Philosophically, this reclamation aligns with the examined life. It demands regular self-inquiry: What am I giving my attention to, and why? Am I living according to my values or reacting to external prompts? Kierkegaard’s call to move beyond the aesthetic sphere into ethical and religious commitment finds new resonance here. In an age of distraction, choosing depth over breadth, commitment over novelty, becomes a radical act. It requires courage to sit with boredom, uncertainty, and the discomfort of unfiltered self-knowledge rather than escaping into the next dopamine hit.

Communities play a vital role. Families and friendships that prioritize unhurried presence resist the atomizing effects of the attention economy. Educational institutions can teach digital literacy not merely as technical skill but as character formation equipping young people to navigate algorithms without being controlled by them. Religious and philosophical traditions must recover their emphasis on contemplative practices, adapting them thoughtfully to contemporary realities without succumbing to the logic of engagement metrics.

The spiritual dimension remains central. An unmediated life opens space for transcendence for encountering reality, others, and the divine without intermediaries constantly shaping the experience. It allows evangelization to flow from authentic witness rather than performative content. In a world saturated with noise, the quiet testimony of a focused, integrated life carries unique power.

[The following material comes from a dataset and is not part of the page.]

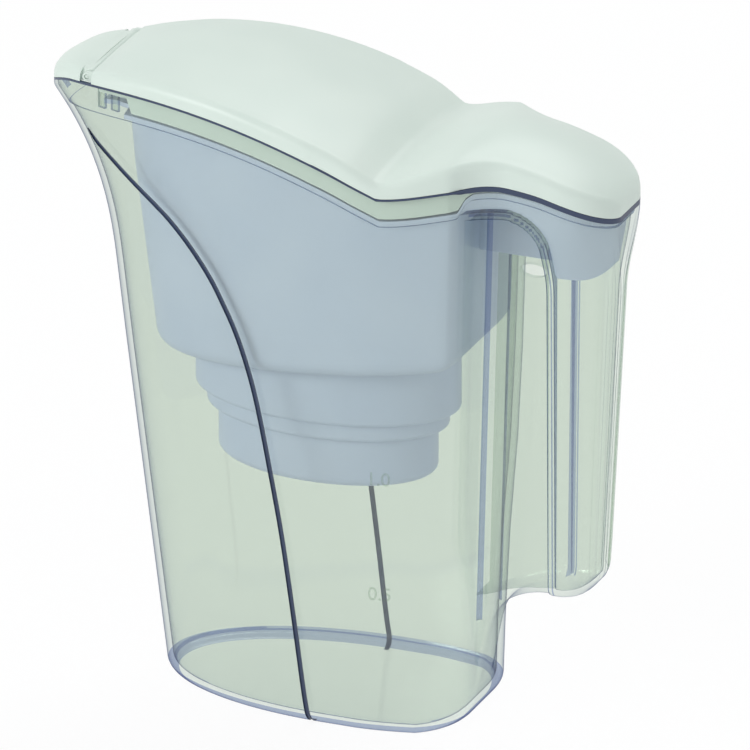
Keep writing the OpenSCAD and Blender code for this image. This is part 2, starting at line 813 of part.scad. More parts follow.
jug();
reservoir();
cartridge_shell();
cartridge_cap();
cartridge_seal();
upper_screen();
lower_screen();
filter_media();
lid();
hinge_ears();
spout_flap();
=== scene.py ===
import bpy, math
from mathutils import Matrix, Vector


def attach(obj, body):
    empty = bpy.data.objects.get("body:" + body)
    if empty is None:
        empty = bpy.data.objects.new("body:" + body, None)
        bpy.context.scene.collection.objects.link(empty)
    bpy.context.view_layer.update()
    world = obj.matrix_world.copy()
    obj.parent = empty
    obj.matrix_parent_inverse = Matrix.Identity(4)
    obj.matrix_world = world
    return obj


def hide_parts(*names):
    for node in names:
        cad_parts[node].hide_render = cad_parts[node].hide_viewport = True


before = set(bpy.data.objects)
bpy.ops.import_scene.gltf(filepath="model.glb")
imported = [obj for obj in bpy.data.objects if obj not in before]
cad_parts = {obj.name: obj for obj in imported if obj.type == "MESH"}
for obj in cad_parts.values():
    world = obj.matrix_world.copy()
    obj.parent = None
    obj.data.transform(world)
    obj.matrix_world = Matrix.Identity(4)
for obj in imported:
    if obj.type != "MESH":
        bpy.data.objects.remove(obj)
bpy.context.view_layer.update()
mm = 0.001


def clamp(v, low, high): return max(low, min(high, v))
def mix(a, b, t): return a + (b - a) * t
def smooth(t): c = clamp(t, 0, 1); return c * c * (3 - 2 * c)
def bezier(a, b, c, t): return a * (1 - t) ** 2 + b * 2 * t * (1 - t) + c * t * t


def spread(start, end, step):
    count = max(1, round((end - start) / step)); return [mix(start, end, i / count) for i in range(count + 1)]


def softTable(x, table):
    # reads a list of (place, value) pairs with a smooth line through the points
    if x <= table[0][0]: return table[0][1]
    if x >= table[-1][0]: return table[-1][1]
    k = max(i for i in range(len(table) - 1) if table[i][0] <= x)
    def slope(i):
        i0, i1 = max(i - 1, 0), min(i + 1, len(table) - 1)
        return (table[i1][1] - table[i0][1]) / (table[i1][0] - table[i0][0])
    (x0, y0), (x1, y1) = table[k], table[k + 1]
    h = x1 - x0; t = (x - x0) / h
    return ((2*t**3 - 3*t*t + 1) * y0 + (t**3 - 2*t*t + t) * h * slope(k)
            + (-2*t**3 + 3*t*t) * y1 + (t**3 - t*t) * h * slope(k + 1))


def deselectAll():
    if bpy.context.object and bpy.context.object.mode != "OBJECT": bpy.ops.object.mode_set(mode="OBJECT")
    bpy.ops.object.select_all(action="DESELECT")


def pick(piece):
    deselectAll(); piece.select_set(True); bpy.context.view_layer.objects.active = piece


def applyAll(piece):
    # puts the piece's place, turn and size into its mesh
    pick(piece); bpy.ops.object.transform_apply(location=True, rotation=True, scale=True)


def ringStack(name, rings, seam=False):
    # a circle of points extruded ring by ring, each ring then laid on its outline, in millimetres;
    # with a seam the first ring is a line, and its two sides are merged
    count = len(rings[0])
    deselectAll()
    bpy.ops.mesh.primitive_circle_add(vertices=count, radius=1)
    piece = bpy.context.object; piece.name = name; piece.data.name = name
    bpy.ops.object.mode_set(mode="EDIT"); bpy.ops.mesh.select_all(action="SELECT")
    for _ in rings[1:]:
        bpy.ops.mesh.extrude_region_move(TRANSFORM_OT_translate={"value": (0, 0, 1)})
    bpy.ops.object.mode_set(mode="OBJECT")
    first = piece.data.vertices[0].co; start = math.atan2(first.y, first.x)
    last = len(rings) - 1
    ends = {0: [], last: []}
    for v in piece.data.vertices:
        k = round(v.co.z)
        i = round((math.atan2(v.co.y, v.co.x) - start) / (2 * math.pi) * count) % count
        if k in ends: ends[k].append(v.index)
        v.co = Vector(rings[k][i]) * mm
    for k in ((last,) if seam else (0, last)):
        bpy.ops.object.mode_set(mode="EDIT"); bpy.ops.mesh.select_mode(type="VERT")
        bpy.ops.mesh.select_all(action="DESELECT"); bpy.ops.object.mode_set(mode="OBJECT")
        for i in ends[k]: piece.data.vertices[i].select = True
        bpy.ops.object.mode_set(mode="EDIT"); bpy.ops.mesh.edge_face_add()
    bpy.ops.mesh.select_all(action="SELECT")
    if seam: bpy.ops.mesh.remove_doubles(threshold=0.000001)
    bpy.ops.mesh.normals_make_consistent(inside=False)
    bpy.ops.object.mode_set(mode="OBJECT")
    return piece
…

Of course, systemic forces complicate individual efforts. Platform design prioritizes addiction over well-being, and economic incentives favor engagement over enrichment. Regulatory approaches, such as stricter data privacy rules or algorithmic transparency, may help level the playing field. Yet relying solely on external solutions risks passivity. True reclamation begins within, with the daily choice to direct attention deliberately.

As we navigate this attention-saturated age, the stakes extend beyond personal productivity or mental health. They touch the core of human flourishing: our ability to love, create, reason, and seek truth. The attention economy promises endless connection and stimulation but delivers isolation and superficiality. Reclaiming our minds invites us into a richer existence, one marked by presence, depth, and intentionality.

The path forward echoes ancient wisdom updated for our time. Socrates urged examination; Kierkegaard warned against distraction; spiritual masters modeled silence. In response, we can cultivate habits of attention that honor our humanity. By choosing the unmediated over the mediated, the examined over the distracted, we resist the reduction of our lives to data points and reclaim the fullness of conscious experience. This is not merely resistance. It is the pursuit of a life well-lived, worthy of our irreplaceable attention.